Out-of-plane displacement of the FG porous curved beam under various boundary conditions: a even porosity dispersion; b logarithmic uneven porosity dispersion

5 Conclusion

This contribution discussed the in-plane stability of the FG porous curved beam under various types of thermal loading. The stability equations were established in accordance with the Green–Lagrange-type, nonlinear kinematics within the framework of the first-order, shear deformation theory. The nonlinear governing equations were solved using the Rayleigh–Ritz method along with Newton–Raphson method. A detailed parametric study was conducted to shed light into the effect of volume fraction and dispersion of porosities, geometrical parameters, and boundary conditions on the in-plane thermoelastic characteristics of the FG porous curved beam. The numerical results elaborate on the fact that designers need to be careful about the following points:

  • Among different types of porosity dispersion patterns, the thermal stability response of the even porosity dispersion is better than that of other distributions because of the higher thermal resistance of the even porosity dispersion.

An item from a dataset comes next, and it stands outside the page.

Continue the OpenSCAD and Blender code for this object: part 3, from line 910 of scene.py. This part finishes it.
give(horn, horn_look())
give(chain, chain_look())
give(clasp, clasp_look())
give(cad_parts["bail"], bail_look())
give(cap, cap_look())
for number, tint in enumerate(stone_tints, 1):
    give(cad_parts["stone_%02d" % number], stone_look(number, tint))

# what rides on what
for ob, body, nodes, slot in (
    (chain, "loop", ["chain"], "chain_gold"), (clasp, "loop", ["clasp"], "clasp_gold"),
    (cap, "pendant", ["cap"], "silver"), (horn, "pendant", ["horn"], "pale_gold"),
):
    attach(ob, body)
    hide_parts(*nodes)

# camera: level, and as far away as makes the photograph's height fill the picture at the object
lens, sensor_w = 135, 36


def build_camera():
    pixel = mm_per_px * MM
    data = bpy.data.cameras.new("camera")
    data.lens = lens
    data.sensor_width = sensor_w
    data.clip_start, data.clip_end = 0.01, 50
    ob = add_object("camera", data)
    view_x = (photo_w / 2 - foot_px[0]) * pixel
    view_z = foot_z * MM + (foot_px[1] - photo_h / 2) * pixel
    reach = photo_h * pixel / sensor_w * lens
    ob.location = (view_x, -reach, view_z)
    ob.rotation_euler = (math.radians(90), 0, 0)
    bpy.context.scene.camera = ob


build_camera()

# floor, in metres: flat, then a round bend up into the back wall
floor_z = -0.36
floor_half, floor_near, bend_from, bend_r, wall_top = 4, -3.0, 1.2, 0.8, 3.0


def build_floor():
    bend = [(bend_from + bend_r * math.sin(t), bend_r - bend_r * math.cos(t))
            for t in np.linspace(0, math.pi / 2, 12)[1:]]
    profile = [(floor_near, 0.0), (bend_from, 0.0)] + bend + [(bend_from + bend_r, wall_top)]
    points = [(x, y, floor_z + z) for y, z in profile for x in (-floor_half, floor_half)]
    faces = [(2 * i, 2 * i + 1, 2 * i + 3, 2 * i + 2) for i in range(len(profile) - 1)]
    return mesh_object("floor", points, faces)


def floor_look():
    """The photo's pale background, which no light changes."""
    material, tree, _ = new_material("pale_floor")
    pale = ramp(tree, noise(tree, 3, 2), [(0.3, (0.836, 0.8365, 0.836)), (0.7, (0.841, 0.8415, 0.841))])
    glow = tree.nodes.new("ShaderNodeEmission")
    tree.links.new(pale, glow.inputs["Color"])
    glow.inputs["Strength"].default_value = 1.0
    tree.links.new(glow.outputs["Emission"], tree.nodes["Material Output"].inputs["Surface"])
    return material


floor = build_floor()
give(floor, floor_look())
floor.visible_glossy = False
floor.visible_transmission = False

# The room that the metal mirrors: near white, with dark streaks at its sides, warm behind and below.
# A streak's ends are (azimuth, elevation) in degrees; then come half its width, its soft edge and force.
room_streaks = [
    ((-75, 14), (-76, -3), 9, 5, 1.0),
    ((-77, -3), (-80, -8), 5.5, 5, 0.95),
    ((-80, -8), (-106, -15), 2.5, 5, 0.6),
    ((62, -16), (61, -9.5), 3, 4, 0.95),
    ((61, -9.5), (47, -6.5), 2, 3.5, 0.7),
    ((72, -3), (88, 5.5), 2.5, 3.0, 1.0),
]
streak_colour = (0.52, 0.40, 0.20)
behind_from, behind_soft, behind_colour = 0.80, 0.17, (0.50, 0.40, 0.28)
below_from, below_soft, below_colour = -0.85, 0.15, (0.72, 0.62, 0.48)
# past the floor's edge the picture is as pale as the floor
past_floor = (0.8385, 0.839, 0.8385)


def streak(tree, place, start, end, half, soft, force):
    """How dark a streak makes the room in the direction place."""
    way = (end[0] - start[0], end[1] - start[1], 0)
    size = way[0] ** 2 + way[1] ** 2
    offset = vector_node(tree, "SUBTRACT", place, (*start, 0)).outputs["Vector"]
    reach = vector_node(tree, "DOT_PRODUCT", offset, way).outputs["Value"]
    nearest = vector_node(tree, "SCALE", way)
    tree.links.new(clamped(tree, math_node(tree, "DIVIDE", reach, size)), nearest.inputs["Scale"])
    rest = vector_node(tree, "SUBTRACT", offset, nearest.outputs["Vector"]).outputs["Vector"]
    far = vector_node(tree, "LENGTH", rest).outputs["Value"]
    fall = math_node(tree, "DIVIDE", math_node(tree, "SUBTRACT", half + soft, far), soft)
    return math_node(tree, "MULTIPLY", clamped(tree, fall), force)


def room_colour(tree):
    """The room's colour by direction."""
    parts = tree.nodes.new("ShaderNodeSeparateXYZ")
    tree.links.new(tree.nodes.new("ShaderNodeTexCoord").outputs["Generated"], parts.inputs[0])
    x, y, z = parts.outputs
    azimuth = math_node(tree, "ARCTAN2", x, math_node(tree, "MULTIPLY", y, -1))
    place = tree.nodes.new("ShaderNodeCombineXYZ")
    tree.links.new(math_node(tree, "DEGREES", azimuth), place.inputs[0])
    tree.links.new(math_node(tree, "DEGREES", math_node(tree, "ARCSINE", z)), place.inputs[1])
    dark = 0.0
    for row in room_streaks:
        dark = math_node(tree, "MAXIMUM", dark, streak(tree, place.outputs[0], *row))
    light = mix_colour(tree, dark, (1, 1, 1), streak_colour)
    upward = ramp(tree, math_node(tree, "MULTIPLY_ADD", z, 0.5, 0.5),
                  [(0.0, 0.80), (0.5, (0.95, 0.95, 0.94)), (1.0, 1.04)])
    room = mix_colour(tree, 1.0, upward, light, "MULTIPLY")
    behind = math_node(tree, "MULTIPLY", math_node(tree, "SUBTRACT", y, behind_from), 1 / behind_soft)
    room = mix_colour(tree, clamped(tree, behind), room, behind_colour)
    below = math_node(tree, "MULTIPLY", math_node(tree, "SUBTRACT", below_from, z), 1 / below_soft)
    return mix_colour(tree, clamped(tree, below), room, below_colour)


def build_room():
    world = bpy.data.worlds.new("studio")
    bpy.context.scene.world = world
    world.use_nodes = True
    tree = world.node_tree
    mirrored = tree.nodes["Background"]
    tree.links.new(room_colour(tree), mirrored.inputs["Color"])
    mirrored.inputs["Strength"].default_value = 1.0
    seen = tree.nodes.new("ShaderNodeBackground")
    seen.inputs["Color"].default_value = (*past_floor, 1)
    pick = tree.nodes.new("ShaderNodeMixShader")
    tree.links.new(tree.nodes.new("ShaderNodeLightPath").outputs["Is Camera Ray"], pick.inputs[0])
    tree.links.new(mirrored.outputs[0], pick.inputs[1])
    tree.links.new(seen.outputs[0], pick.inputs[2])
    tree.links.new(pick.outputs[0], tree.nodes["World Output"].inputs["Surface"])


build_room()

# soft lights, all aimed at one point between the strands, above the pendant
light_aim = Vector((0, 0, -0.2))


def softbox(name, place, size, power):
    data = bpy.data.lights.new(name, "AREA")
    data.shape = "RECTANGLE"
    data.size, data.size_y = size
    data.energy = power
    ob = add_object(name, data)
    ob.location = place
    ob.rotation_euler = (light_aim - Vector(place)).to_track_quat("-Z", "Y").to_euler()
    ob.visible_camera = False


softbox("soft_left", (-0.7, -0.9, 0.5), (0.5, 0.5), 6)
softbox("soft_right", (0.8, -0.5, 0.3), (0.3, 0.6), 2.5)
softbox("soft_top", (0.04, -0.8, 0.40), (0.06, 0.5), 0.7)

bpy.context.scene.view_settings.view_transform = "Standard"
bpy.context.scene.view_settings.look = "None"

  • The radial and axial displacements of the FG porous curved beam strongly depend on the dispersion of porosities through the thickness.

  • The influence of the porosity dispersion on the radial displacement of the curved beam is insignificant for the subtending angle higher than \(120^{ \circ }\). Besides, the maximum radial displacement decreases substantially with increasing the subtending angle of the curved beams.

  • The stress level and porosity dispersion can be completely altered through the concept of functionally graded materials, and these parameters can be efficiently controlled by selecting an appropriate porosity dispersion.

  • Along with the porosity dispersion, porosity volume fraction can be taken into consideration as another significant factor in thermal stability responses of the FG porous curved beams.